Include two distinct lines:
- Contingency — 10 to 15 percent of direct costs, for the format surprises and extra cleaning that DH projects reliably encounter.
- Sustainability / preservation — a costed commitment to keep outputs alive for at least 5 to 10 years, even if it is an in-kind pledge from your institution's repository.
Leaving sustainability unfunded is the single commonest way a finished DH project quietly disappears two years later.

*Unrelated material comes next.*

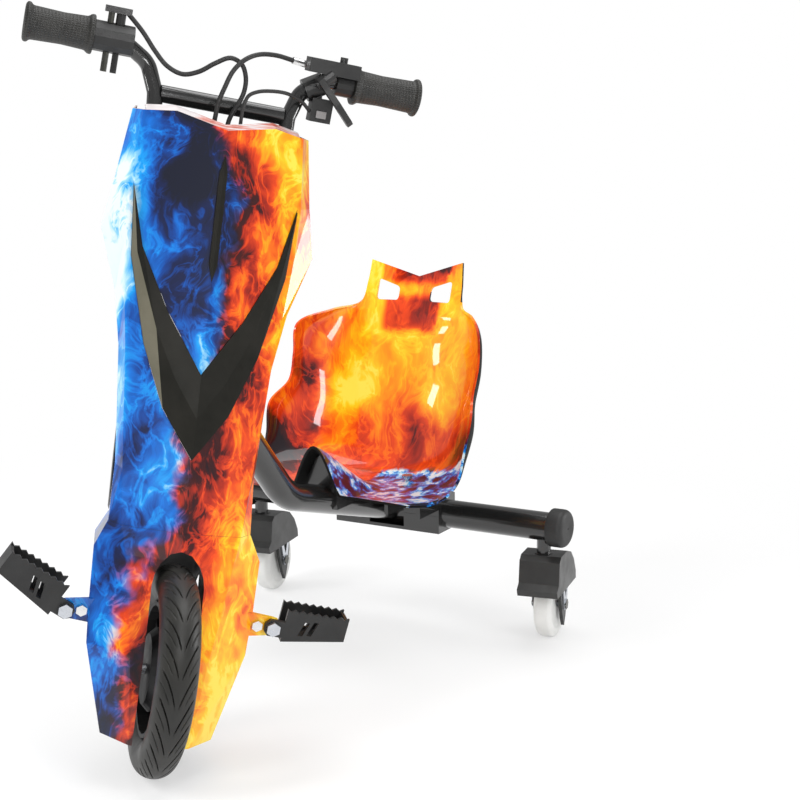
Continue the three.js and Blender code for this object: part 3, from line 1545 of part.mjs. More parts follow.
// Casters: a kingpin under the cross tube, a hood with two legs, and a wheel behind the kingpin
const casterX = rearTrack / 2;
const casterWheelRadius = 50;
const casterWheelHalf = 14;
const stemRadius = 10.5;
const stemFoot = 138;
const pinBoltRadius = 6;
const pinFoot = 101;
const pinHeadRadius = 9;
const pinHeadThick = 4;
const bossRadius = 14;
const bossFoot = pinFoot + pinHeadThick + gap;
const hoodHalf = 30;
const hoodWall = 4;
const hoodForward = 40; // its front, ahead of the kingpin
const hoodRun = 115;
const hoodFoot = 80;
const hoodRise = 57;
const wheelClear = 3;
const casterSwing = 10; // degrees that both casters are turned at rest
const wheelY = crossTubeY + casterTrail;
const hoodShares = [
  [1, 0],
  [0.991, 0.211],
  [0.887, 0.579],
  [0.73, 0.86],
  [0.522, 1],
  [0.209, 1],
  [0.13, 0.877],
  [0.087, 0.316],
  [0, 0.175],
  [0.035, 0],
];
const hoodOutline = hoodShares.map(([run, rise]) => [crossTubeY - hoodForward + run * hoodRun, hoodFoot + rise * hoodRise]);
const hollowOutline = growOutline(hoodOutline, -hoodWall).map(([y, z], i) => {
  const open = i === 0 || i === hoodOutline.length - 1;
  return [y, open ? hoodFoot - overrun : z];
});
const legInner = 17;
const legThick = 5;
const legHalf = 24;
const legFoot = 17;
const legRise = 117;
const legShares = [
  [0, 0],
  [0.33, 0.11],
  [0.83, 0.385],
  [1, 0.795],
  [0.33, 0.93],
  [-0.58, 1],
  [-1, 0.795],
  [-0.83, 0.385],
  [-0.33, 0.11],
];
const legOutline = legShares.map(([half, rise]) => [wheelY + half * legHalf, legFoot + rise * legRise]);
const casterBoltRadius = 4;
const casterBoltHead = 8;
const casterBoltHeadHeight = 4;
const plateThick = 2;
const plateHalf = 15;
const plateFoot = 42;
const plateRise = 38;
const plateShares = [
  [-1, 1],
  [-0.53, 1],
  [0, 0.47],
  [0.53, 1],
  [1, 1],
  [0.33, 0],
  [-0.33, 0],
];
const plateOutline = plateShares.map(([half, rise]) => [wheelY + half * plateHalf, plateFoot + rise * plateRise]);

function casterParts(side, name) {
  const at = (x) => side * (casterX + x);
  const pinAt = (z) => v3(at(0), crossTubeY, z);
  const acrossAxle = (radius, from, to, sides) =>
    rod(radius, v3(at(from), wheelY, casterWheelRadius), v3(at(to), wheelY, casterWheelRadius), sides);
  const across = (outline, from, to) => {
    const made = slab(outline, casterX + from, casterX + to, "yz");
    return side > 0 ? made : mirror(made);
  };
  const stem = cut(rod(stemRadius, pinAt(stemFoot), pinAt(crossTubeZ), 12), crossRoom);
  const pin = join(
    stem,
    rod(pinBoltRadius, pinAt(pinFoot), pinAt(stemFoot + overrun), 12),
    rod(pinHeadRadius, pinAt(pinFoot), pinAt(pinFoot + pinHeadThick), 6),
  );
  add(rear, "kingpin_" + name, pin, steel);

  const hollow = across(hollowOutline, hoodWall - hoodHalf, hoodHalf - hoodWall);
  const boss = rod(bossRadius, pinAt(bossFoot), pinAt(stemFoot - gap), 12);
  const legs = [
    across(legOutline, legInner, legInner + legThick),
    across(legOutline, -legInner - legThick, -legInner),
  ];
  const hoodShell = cut(across(hoodOutline, -hoodHalf, hoodHalf), hollow);
  const pinBore = rod(pinBoltRadius + gap, pinAt(pinFoot - overrun), pinAt(stemFoot + overrun), 12);
  const axleBore = acrossAxle(casterBoltRadius + gap, -hoodHalf, hoodHalf, 12);
  const wheelRoom = acrossAxle(casterWheelRadius + wheelClear, -legInner, legInner, roundSides);
  const swivel = new THREE.Group();
  const turning = new THREE.Group();
  swivel.position.set(at(0), crossTubeY, 0);
  swivel.rotation.z = casterSwing * degree;
  turning.position.copy(swivel.position).negate();
  swivel.add(turning);
  rear.add(swivel);
  const shroud = cut(join(hoodShell, boss), wheelRoom);
  add(turning, "caster_hood_" + name, cut(join(shroud, ...legs), pinBore, axleBore), blackPlastic);

  const headFrom = legInner + legThick + gap;
  const bolt = join(
    acrossAxle(casterBoltRadius, -headFrom - casterBoltHeadHeight, headFrom + casterBoltHeadHeight, 12),
    across(plateOutline, headFrom, headFrom + plateThick),
    across(plateOutline, -headFrom - plateThick, -headFrom),
    acrossAxle(casterBoltHead, headFrom, headFrom + casterBoltHeadHeight, 6),
    acrossAxle(casterBoltHead, -headFrom - casterBoltHeadHeight, -headFrom, 6),
  );
  add(turning, "caster_axle_" + name, bolt, steel);

  const bore = casterBoltRadius + gap;
  const rounding = 5;
  const recess = 2;
  const wheelMade = turned(
    [
      [bore, recess - casterWheelHalf],
      [casterWheelRadius - 3 * rounding, recess - casterWheelHalf],
      [casterWheelRadius - 2 * rounding, -casterWheelHalf],
      [casterWheelRadius - rounding, -casterWheelHalf],
      [casterWheelRadius, rounding - casterWheelHalf],
      [casterWheelRadius, casterWheelHalf - rounding],
      [casterWheelRadius - rounding, casterWheelHalf],
      [casterWheelRadius - 2 * rounding, casterWheelHalf],
      [casterWheelRadius - 3 * rounding, casterWheelHalf - recess],
      [bore, casterWheelHalf - recess],
      [bore, recess - casterWheelHalf],
    ],
    roundSides,
    acrossX,
    v3(at(0), wheelY, casterWheelRadius),
  );
  const roller = new THREE.Group();
  turning.add(roller);
  add(roller, "caster_wheel_" + name, wheelMade, whitePlastic);
}

casterParts(1, "left");
casterParts(-1, "right");
add(rear, "end_cap_left", endCap, rubber);
add(rear, "end_cap_right", mirror(endCap), rubber);

// The whole scooter, standing on its floor with its bounding box centred on the origin
const scooter = new THREE.Group();
scooter.add(steering, rear);
scooter.updateMatrixWorld(true);
const bounds = new THREE.Box3().setFromObject(scooter, true);
const centreOf = bounds.getCenter(v3(0, 0, 0));
scooter.position.set(-centreOf.x, -centreOf.y, -bounds.min.z);

export default scooter;
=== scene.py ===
"""Looks of the three-wheeled drift scooter: camera, materials, detailed pieces, floor and lamps."""
import math

import bmesh
import bpy
from mathutils import Matrix, Quaternion, Vector


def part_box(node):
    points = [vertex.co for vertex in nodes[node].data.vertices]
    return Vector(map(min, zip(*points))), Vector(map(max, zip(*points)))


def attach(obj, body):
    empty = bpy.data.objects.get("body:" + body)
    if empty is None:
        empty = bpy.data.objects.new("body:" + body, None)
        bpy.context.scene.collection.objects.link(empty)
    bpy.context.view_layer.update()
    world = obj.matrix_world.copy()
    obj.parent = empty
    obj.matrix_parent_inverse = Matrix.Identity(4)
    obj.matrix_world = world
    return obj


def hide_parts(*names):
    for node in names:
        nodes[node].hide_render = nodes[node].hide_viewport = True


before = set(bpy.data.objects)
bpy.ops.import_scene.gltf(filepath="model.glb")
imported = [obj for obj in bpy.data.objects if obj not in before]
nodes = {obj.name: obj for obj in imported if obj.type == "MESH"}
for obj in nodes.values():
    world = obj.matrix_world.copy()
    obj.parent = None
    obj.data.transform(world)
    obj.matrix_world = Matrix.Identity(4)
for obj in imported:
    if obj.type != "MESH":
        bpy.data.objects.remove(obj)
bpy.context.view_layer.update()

# The CAD's own frame in millimetres: its origin is under the front axle, steered straight ahead
MM = 0.001
CROSS_TUBE_Y = 628
CROSS_TUBE_Z = 177
AXLE_HEIGHT = 127
STEER_ANGLE = math.radians(46.5)
RAKE = math.radians(15.6)
TRAIL = 49.7
GRIP_Y = 296
GRIP_Z = 833
low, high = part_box("rear_cross_tube")
ORIGIN = Vector(((low.x + high.x) / 2, (low.y + high.y) / 2 - CROSS_TUBE_Y * MM, 0))
PIVOT = Vector((0, TRAIL, AXLE_HEIGHT)) * MM
STEER_TURN = Quaternion(Vector((0, math.sin(RAKE), math.cos(RAKE))), STEER_ANGLE)


def settle_height():
    """How far the steered front end was lifted so that its tyre meets the floor."""
    axle_low, axle_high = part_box("front_axle")
    plain = PIVOT + STEER_TURN @ (Vector((0, 0, AXLE_HEIGHT * MM)) - PIVOT)
    return (axle_low.z + axle_high.z) / 2 - plain.z


SETTLE = settle_height()
REAR = Matrix.Translation(ORIGIN)
FRONT = (
    Matrix.Translation(ORIGIN + PIVOT + Vector((0, 0, SETTLE)))
    @ STEER_TURN.to_matrix().to_4x4()
    @ Matrix.Translation(-PIVOT)
)


# Camera
def make_camera():
    """The view of the photo, from a least-squares fit to its outlines."""
    distance, aside, height = 1.7771, 0.3238, 0.4464
    azimuth, elevation, roll = math.radians(30), math.radians(10.8), math.radians(-0.8)
    focal_pixels, image_width, sensor_width = 1541.3, 800, 36
    right = Vector((math.cos(azimuth), math.sin(azimuth), 0))
    back = Vector((
        math.sin(azimuth) * math.cos(elevation),
        -math.cos(azimuth) * math.cos(elevation),
        math.sin(elevation),
    ))
    target = Vector((ORIGIN.x, ORIGIN.y, height)) + right * aside
    up = right.cross(-back)
    x_axis = right * math.cos(roll) + up * math.sin(roll)
    y_axis = -right * math.sin(roll) + up * math.cos(roll)
    data = bpy.data.cameras.new("camera")
    data.sensor_width = sensor_width
    data.lens = focal_pixels / image_width * sensor_width
    data.clip_end = 100
    camera = bpy.data.objects.new("camera", data)
    bpy.context.scene.collection.objects.link(camera)
    place = Matrix((x_axis, y_axis, back)).transposed().to_4x4()
    place.translation = target + back * distance
    camera.matrix_world = place
    bpy.context.scene.camera = camera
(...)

How do I track spend during the project?
Keep a simple ledger that compares planned versus actual per task, reviewed monthly. A spreadsheet with columns task, budgeted, committed, actual, variance is enough. Watch the variance column: a task running 20 percent over by month two will not magically recover by month five.
Key Takeaways
- Build budgets bottom-up from the task list, not down from the funding ceiling.
- Staff usually consume 60 to 80 percent — invest effort in good hour estimates.
- Use fully loaded rates (salary times a 1.3 to 1.5 overhead multiplier).
- Pilot unpredictable cloud costs and express them as cost per 1,000 items.
- Add a 10 to 15 percent contingency and a separate, costed preservation line.
- Present unit rates against benchmarks to prove value for money.
Frequently Asked Questions
What share of a DH budget usually goes to staff?
Typically 60 to 80 percent. People — transcription, development, project management — dominate almost every DH budget; software and hardware are usually a small minority.
Do I need to budget for preservation after the grant ends?
Yes. Estimate at least 5 to 10 years of repository or hosting costs and include them, even as an in-kind commitment from your institution. Unfunded preservation is the commonest hidden failure.
How do I budget for cloud compute I cannot predict?
Run a small pilot, measure cost per 1,000 items, then multiply by your projected volume and add a 30 percent contingency. Never enter cloud costs as a single guessed lump sum.
Should I cost volunteer or crowdsourced labour?
Yes, as in-kind value. Volunteers are free in cash but cost real coordination, training and QA time that must be funded as paid staff hours.
What is a reasonable contingency line for a DH project?
10 to 15 percent of direct costs. DH projects routinely hit format surprises, extra cleaning and scope creep, so a named contingency line is realistic, not padding.
How do I show value for money to a funder?
Express costs as unit rates — cost per page transcribed, per record curated, per object digitised — and compare them to published benchmarks. Unit rates are far more persuasive than totals.